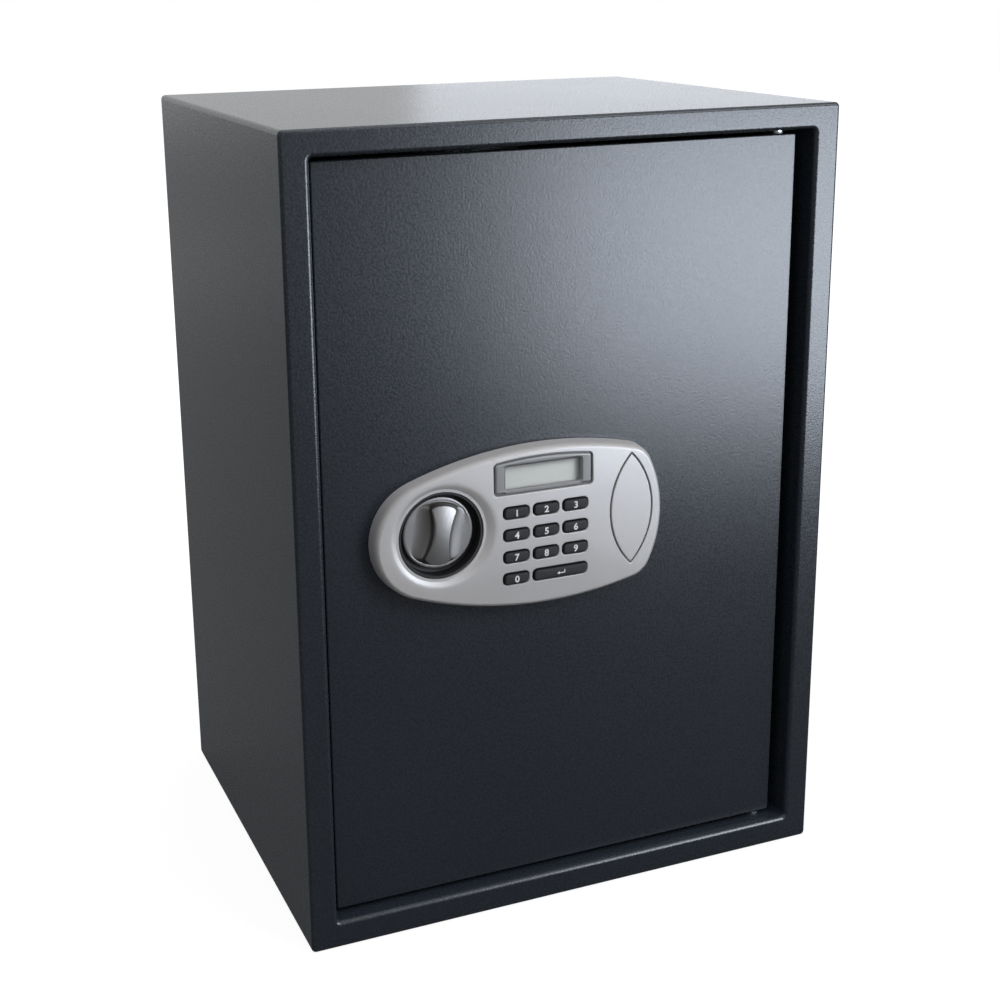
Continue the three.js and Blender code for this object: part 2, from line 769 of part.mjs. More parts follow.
// Five arcs over the panel's upper half, from its left end to its right end, each running
// smoothly into the next. The lower half mirrors them.
function panelArcs() {
  const half = panelHeight / 2;
  const leftRadius = (2 * crownLeftRadius * half - half ** 2 - panelCrown ** 2)
    / (2 * (crownLeftRadius - panelCrown));
  const leftEnd = new THREE.Vector2(leftRadius, 0);
  const crownLeft = new THREE.Vector2(panelCrown, half - crownLeftRadius);
  const crownRight = new THREE.Vector2(panelCrown, half - crownRightRadius);
  const rightEnd = new THREE.Vector2(panelLength - rightEndRadius, 0);
  const corner = circleMeeting(crownRight, crownRightRadius - panelCornerRadius,
    rightEnd, rightEndRadius - panelCornerRadius);
  const shoulder = leftEnd.clone().sub(crownLeft).angle();
  const entry = corner.clone().sub(crownRight).angle();
  const exit = corner.clone().sub(rightEnd).angle();
  return [
    { centre: leftEnd, radius: leftRadius, from: Math.PI, to: shoulder, steps: 8 },
    { centre: crownLeft, radius: crownLeftRadius, from: shoulder, to: Math.PI / 2, steps: 4 },
    { centre: crownRight, radius: crownRightRadius, from: Math.PI / 2, to: entry, steps: 4 },
    { centre: corner, radius: panelCornerRadius, from: entry, to: exit, steps: 5 },
    { centre: rightEnd, radius: rightEndRadius, from: exit, to: 0, steps: 3 },
  ];
}

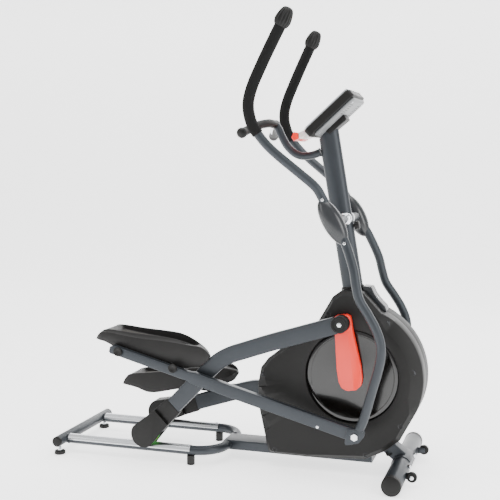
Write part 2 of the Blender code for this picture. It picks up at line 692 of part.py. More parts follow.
def make_arm(side):
    pieces = []
    path = [side.arm(p) for p in ARM_PATH]
    arm = plate(side.name("roller_arm"), ribbon(path, 0.030), side.layer(*ARM_LAYER), "frame_paint")
    boss = round_bar(side.name("arm_boss"), side.pin, 0.030, side.layer(0.1375, 0.1815), None)
    lump = strip(boot_line(0.055), boot_line(0.085), 0.029)
    block = plate(side.name("fork_block"), [side.arm(p) for p in lump], side.layer(0.1272, 0.1808), None)
    join(arm, boss, block)
    for number, layer in enumerate([(0.1272, 0.1305), (0.1775, 0.1808)]):
        tine = rounded(strip(boot_line(-0.014), boot_line(0.06), 0.014, 0.029), 0.01)
        fork = [side.arm(p) for p in tine]
        join(arm, plate(side.name("fork_plate_%d" % number), fork, side.layer(*layer), None))
    cut(arm, round_bar(side.name("fork_bore"), side.roller, ROLLER_AXLE_RADIUS + 0.0006,
                       side.layer(0.12, 0.19), None, 20))
    pieces.append(arm)

    cheek = hull_outline(circle(REST_ROLLER, 0.050, 36)
                         + strip(boot_line(0.02), boot_line(0.098), 0.044, 0.036))
    disc = plate(side.name("roller_cover"), [side.arm(p) for p in cheek], side.layer(0.1235, 0.1845),
                 "black_plastic")
    boot = strip(boot_line(0.05), boot_line(0.160), 0.040, 0.0345)
    join(disc, plate(side.name("boot"), [side.arm(p) for p in boot], side.layer(0.1382, 0.1718), None))
    mouth = strip(boot_line(0.06), boot_line(0.3), 0.0309)
    rail_slot = [(REST_ROLLER[0] + reach * cos(radians(a)), REST_ROLLER[1] + reach * sin(radians(a)))
                 for reach, a in [(0.080, 3.5), (0.080, 209.0), (0.16, 233.0), (0.16, 307.0)]]
    chamber = hull_outline(circle(REST_ROLLER, 0.0474, 36)
                           + strip(boot_line(0.02), boot_line(0.0945), 0.0405, 0.0325))
    cut(disc,
        plate(side.name("wheel_chamber"), [side.arm(p) for p in chamber], side.layer(0.1265, 0.1815), None),
        plate(side.name("boot_chamber"), [side.arm(p) for p in mouth], side.layer(0.1396, 0.1704), None),
        plate(side.name("rail_slot"), [side.arm(p) for p in rail_slot], side.layer(0.1265, 0.1815), None))
    pieces.append(disc)
    hang(pivot(side.name("arm_axis"), side.roller), *pieces)


SWING_PATH = [(0.395, 0.200, 0.903), (0.417, 0.200, 0.865), (0.441, 0.207, 0.815), (0.466, 0.222, 0.746),
              (0.477, 0.229, 0.690), (0.489, 0.231, 0.645), (0.518, 0.232, 0.598), (0.544, 0.2325, 0.552),
              (0.561, 0.233, 0.504), (0.563, 0.2335, 0.455), (0.553, 0.2335, 0.404), (0.539, 0.2335, 0.354),
              (0.511, 0.2335, 0.251), (0.494, 0.2335, 0.205)]
HANDLE_PATH = [(0.3837, 0.200, 0.9242), (0.352, 0.200, 0.983), (0.329, 0.205, 1.020), (0.280, 0.216, 1.063),
               (0.213, 0.235, 1.120), (0.174, 0.245, 1.157), (0.1415, 0.252, 1.197), (0.119, 0.256, 1.237),
               (0.109, 0.259, 1.294), (0.123, 0.261, 1.353), (0.158, 0.263, 1.428), (0.189, 0.264, 1.489),
               (0.223, 0.265, 1.553), (0.2425, 0.265, 1.599), (0.246, 0.265, 1.607)]
GRIP_FROM, GRIP_TO = 6, 12


def swung(side, points):
    path = []
    for x, y, z in points:
        moved = side.swing((x, z))
        path.append((moved[0], side.sign * y, moved[1]))
    return path


def make_swing(side):
    swing_axis = pivot(side.name("swing_axis"), SWING_PIVOT, side.sign * 0.2)
    sleeve = turned(side.name("pivot_sleeve"), SWING_PIVOT,
                    [(SLEEVE_BEARING_RADIUS, side.sign * 0.183), (SLEEVE_BEARING_RADIUS, side.sign * 0.217),
                     (0.0130, side.sign * 0.217), (0.0130, side.sign * 0.183)], "bright_metal", 24)
    lower = tube(side.name("swing_arm"), smooth(swung(side, SWING_PATH), 2), 0.016, "frame_paint")
    hub = round_bar(side.name("swing_hub"), SWING_PIVOT, 0.0225, side.layer(0.1832, 0.2168), None)
    corner = [(-0.026, 0.026), (0.036, 0.030), (0.033, 0.004), (0.014, -0.020), (-0.036, -0.033)]
    clevis = rounded([side.swing((SWING_END[0] + x, SWING_END[1] + z)) for x, z in corner], 0.008)
    join(lower, hub, plate(side.name("clevis"), clevis, side.layer(*CLEVIS_LAYER), None))
    cut(lower,
        round_bar(side.name("hub_bore"), SWING_PIVOT, SLEEVE_BEARING_RADIUS + 0.0006,
                  side.layer(0.17, 0.23), None),
        round_bar(side.name("clevis_bore"), side.swing_end, LINK_BOLT_RADIUS + 0.0006,
                  side.layer(0.21, 0.23), None))

    path = swung(side, HANDLE_PATH)
    handle = tube(side.name("handle_tube"), smooth(path, 2), 0.016, "frame_paint")
    grip_path = smooth(path, 2)[2 * GRIP_FROM:2 * GRIP_TO + 1]
    curve = bpy.data.curves.new(side.name("handle_grip"), "CURVE")
    curve.dimensions = "3D"
    curve.bevel_depth = 0.0171
    curve.bevel_resolution = 3
    add_spline(curve, grip_path, False)
    grip = mesh_of_curve(side.name("handle_grip"), curve, "foam")
    skin = grip.modifiers.new("skin", "SOLIDIFY")
    skin.thickness = 0.0027
    skin.offset = 1.0
    last, before = Vector(grip_path[-1]), Vector(grip_path[-2])
    along = (last - before).normalized()
    bm = bmesh.new()
    bmesh.ops.create_cone(bm, cap_ends=True, segments=24, radius1=0.0285, radius2=0.019, depth=0.063)
    place = Matrix.Translation(last + along * (0.0315 + GAP))
    bm.transform(place @ Vector((0, 0, 1)).rotation_difference(along).to_matrix().to_4x4())
    cap = from_bmesh(side.name("grip_cap"), bm, None)
    join(handle, cap)

    lens = bmesh.new()
    bmesh.ops.create_uvsphere(lens, u_segments=16, v_segments=10, radius=1.0)
    centre = side.swing((0.389, 0.903))
    tilt = radians(30.0) - side.swing_turn
    shape = Matrix.Diagonal((0.036, 0.0295, 0.086, 1.0))
    lens.transform(Matrix.Translation((centre[0], side.sign * 0.200, centre[1]))
                   @ Matrix.Rotation(-tilt, 4, "Y") @ shape)
    cover = from_bmesh(side.name("pivot_cover"), lens, "black_plastic")
    passage = swung(side, [HANDLE_PATH[2], HANDLE_PATH[1], SWING_PATH[0], SWING_PATH[1], SWING_PATH[2],
                           SWING_PATH[3]])
    cut(cover, tube(side.name("cover_passage"), smooth(passage, 2), 0.0176, None),
        round_bar(side.name("cover_hub_space"), SWING_PIVOT, 0.0236, side.layer(0.160, 0.2200), None))
    hang(swing_axis, sleeve, lower, handle, grip, cover)


def make_pedal(side):
    bar_axis = pivot(side.name("bar_axis"), side.swing_end, side.sign * 0.2)
    bolt = round_bar(side.name("link_bolt"), side.swing_end, LINK_BOLT_RADIUS, side.layer(0.183, 0.2250),
                     "bright_metal", 24)
    join(bolt, round_bar(side.name("link_bush"), side.swing_end, LINK_BUSH_RADIUS, side.layer(0.182, 0.2156),
                         None, 24),
         round_bar(side.name("link_bolt_head"), side.swing_end, 0.0125, side.layer(0.2230, 0.2290), None, 6))
    tilt = heading(SWING_END, CROSS_PIVOT)

    def along_bar(a, up):
        c, s = cos(tilt), sin(tilt)
        return side.bar((SWING_END[0] + a * c + up * s, SWING_END[1] + a * s - up * c))

    nose = [(-0.0215 * cos(t), 0.0215 * sin(t)) for t in [radians(-90 + 22.5 * i) for i in range(9)]]
    outline = nose + [(0.612, 0.0215), (0.628, 0.0165), (0.938, 0.0165), (0.948, 0.008), (0.948, -0.012),
                      (0.940, -0.0165), (0.628, -0.0165), (0.612, -0.0215)]
    link = plate(side.name("pedal_bar"), [along_bar(*p) for p in outline], side.layer(*BAR_LAYER),
                 "frame_paint", [circle(side.swing_end, LINK_BUSH_RADIUS + 0.0006)])
    join(link, round_bar(side.name("cross_boss"), side.bar(CROSS_PIVOT), 0.016,
                         side.layer(0.1712, 0.190), None))

    skirt = [(-0.505, 0.455), (-0.470, 0.480), (-0.350, 0.464), (-0.240, 0.458), (-0.160, 0.448),
             (-0.100, 0.446), (-0.068, 0.428), (-0.062, 0.408), (-0.078, 0.386), (-0.105, 0.368),
             (-0.296, 0.362), (-0.350, 0.384), (-0.420, 0.430)]
    tub = [(-0.512, 0.456), (-0.462, 0.490), (-0.363, 0.478), (-0.268, 0.472), (-0.205, 0.466),
           (-0.148, 0.452), (-0.098, 0.434), (-0.072, 0.416), (-0.080, 0.404), (-0.105, 0.396),
           (-0.400, 0.396), (-0.458, 0.428)]
    pedal = plate(side.name("pedal"), [side.bar(p) for p in skirt], side.layer(0.1725, 0.1845),
                  "black_plastic")
    join(pedal, plate(side.name("pedal_tub"), [side.bar(p) for p in tub], side.layer(0.050, 0.1727), None))
    well = [(-0.452, 0.520), (-0.452, 0.470), (-0.360, 0.456), (-0.150, 0.430), (-0.118, 0.440),
            (-0.118, 0.520)]
    cut(pedal, plate(side.name("tread_well"), [side.bar(p) for p in well], side.layer(0.060, 0.166), None))
    plan = [(-0.53, 0.062), (-0.50, 0.052), (-0.26, 0.052), (-0.20, 0.066), (-0.155, 0.088), (-0.118, 0.112),
            (-0.085, 0.135), (-0.064, 0.158), (-0.055, 0.19), (-0.53, 0.19)]
    curve = bpy.data.curves.new(side.name("pedal_plan"), "CURVE")
    curve.dimensions = "2D"
    curve.fill_mode = "BOTH"
    curve.extrude = 0.4
    shifted = [(side.bar((x, 0.43))[0], side.sign * y) for x, y in plan]
    add_spline(curve, shifted, True)
    combine(pedal, "INTERSECT", mesh_of_curve(side.name("pedal_plan"), curve, None,
                                              Matrix.Translation((0, 0, 0.5))))
    hang(bar_axis, bolt, link, pedal)


make_base()
make_posts()
make_console()
make_drive()
for this_side in SIDES:
    make_shroud(this_side)
    make_roller(this_side)
    make_arm(this_side)
    make_swing(this_side)
    make_pedal(this_side)
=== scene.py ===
from math import acos, atan2, cos, hypot, pi, radians, sin, sqrt

import bmesh
import bpy
from mathutils import Matrix, Vector


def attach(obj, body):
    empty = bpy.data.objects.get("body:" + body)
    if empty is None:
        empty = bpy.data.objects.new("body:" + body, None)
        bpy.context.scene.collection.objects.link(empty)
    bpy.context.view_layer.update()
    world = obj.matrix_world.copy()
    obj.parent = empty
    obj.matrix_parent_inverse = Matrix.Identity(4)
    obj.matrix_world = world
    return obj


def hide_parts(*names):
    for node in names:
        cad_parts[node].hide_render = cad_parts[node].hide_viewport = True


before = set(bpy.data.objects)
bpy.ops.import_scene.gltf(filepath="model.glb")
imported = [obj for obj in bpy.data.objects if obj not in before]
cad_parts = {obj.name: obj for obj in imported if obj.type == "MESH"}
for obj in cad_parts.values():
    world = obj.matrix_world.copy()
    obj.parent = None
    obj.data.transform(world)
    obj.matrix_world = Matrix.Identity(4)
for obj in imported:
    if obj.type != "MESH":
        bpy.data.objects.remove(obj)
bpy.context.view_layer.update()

# ---------------------------------------------------------------- camera
# A long lens stands low at the trainer's right side, a little towards the console end.

camera = bpy.data.objects.new("camera", bpy.data.cameras.new("camera"))
camera.data.lens = 67.69
camera.data.sensor_width = 36.0
camera.location = (1.079, -3.2956, 1.0997)
camera.rotation_euler = (radians(84.721), 0.0, radians(17.6))
bpy.context.scene.collection.objects.link(camera)
bpy.context.scene.camera = camera

# ---------------------------------------------------------------- studio
# A seamless white paper sweep: flat under the trainer, curving up far behind it.
# It is lit by a broad overhead softbox, two tall ones at the corners and a low one behind.


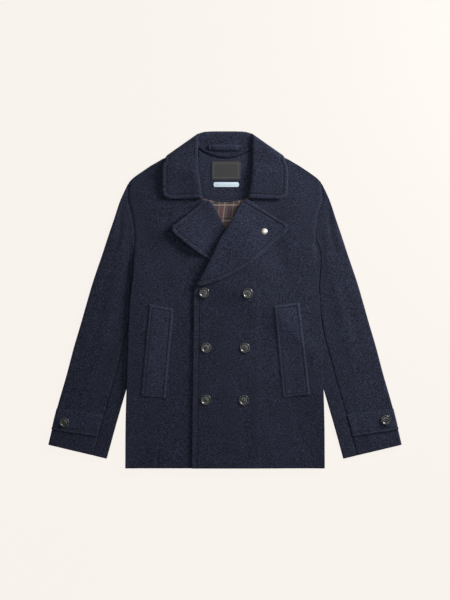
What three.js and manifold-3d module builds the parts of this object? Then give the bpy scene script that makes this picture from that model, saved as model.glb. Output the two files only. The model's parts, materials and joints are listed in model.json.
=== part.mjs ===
// A double-breasted wool pea coat laid flat on a table, front up, with its collar towards +Y.
// Millimetres, +Z up. The origin is on the table under the middle of the coat's outline.
// Left and right are the wearer's, so the left front, which laps over, is on the +X side.
import * as THREE from "three";
import { mergeVertices } from "three/addons/utils/BufferGeometryUtils.js";
import Module from "manifold-3d";

// Cloth
const CLOTH = 3; // one panel of heavy wool with its backing
const DOUBLE = 4; // collar and lapels: two cloths faced together
const SEAM = 0.4; // between two pieces that are sewn or lie on each other
const REST = 0.7; // under a collar leaf or lapel, which only rests on the front
const SLACK = 0.5; // between back and front where they bend together
const AIR = 1.2; // extra room between back and front, away from the seams
const SLEEVE = 6.4; // a flattened sleeve where the body lies on it
const TUCK_SLOPE = 92; // how far in the back lies raised by the sleeve tucked under it
const FULL = 2; // how much fuller the sleeve is where it lies free

// Sizes of the small pieces
const BUTTON = { radius: 13, height: 4.2, hole: 1.1, spread: 2.3 };
const CUFF_BUTTON = { radius: 12, height: 4, hole: 1.05, spread: 2.1 };
const STUD = { radius: 7.6, height: 5.2 };
const WELT = 2.2;
const WELT_REST = { left: 1.7, right: 0.8 }; // under each welt, on the bend of its front
const TAB = 2.2;
const LOOP = { width: 79, depth: 14, thick: 1.6, y: 373 };
const LABEL = { width: 70, depth: 45, thick: 0.7, x: 2.5, y: 317.5 };
const SIZE_TAG = { width: 63, depth: 12, thick: 0.6, x: 3, y: 283 };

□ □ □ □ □

* **DESCRIPTION OF THE TASK**: Return all lines with the word "model" in them.

* **ANSWER IN FULL**:
bpy.ops.import_scene.gltf(filepath="model.glb")
What three.js and manifold-3d module builds the parts of this object? Then give the bpy scene script that makes this picture from that model, saved as model.glb. Output the two files only. The model's parts, materials and joints are listed in model.json.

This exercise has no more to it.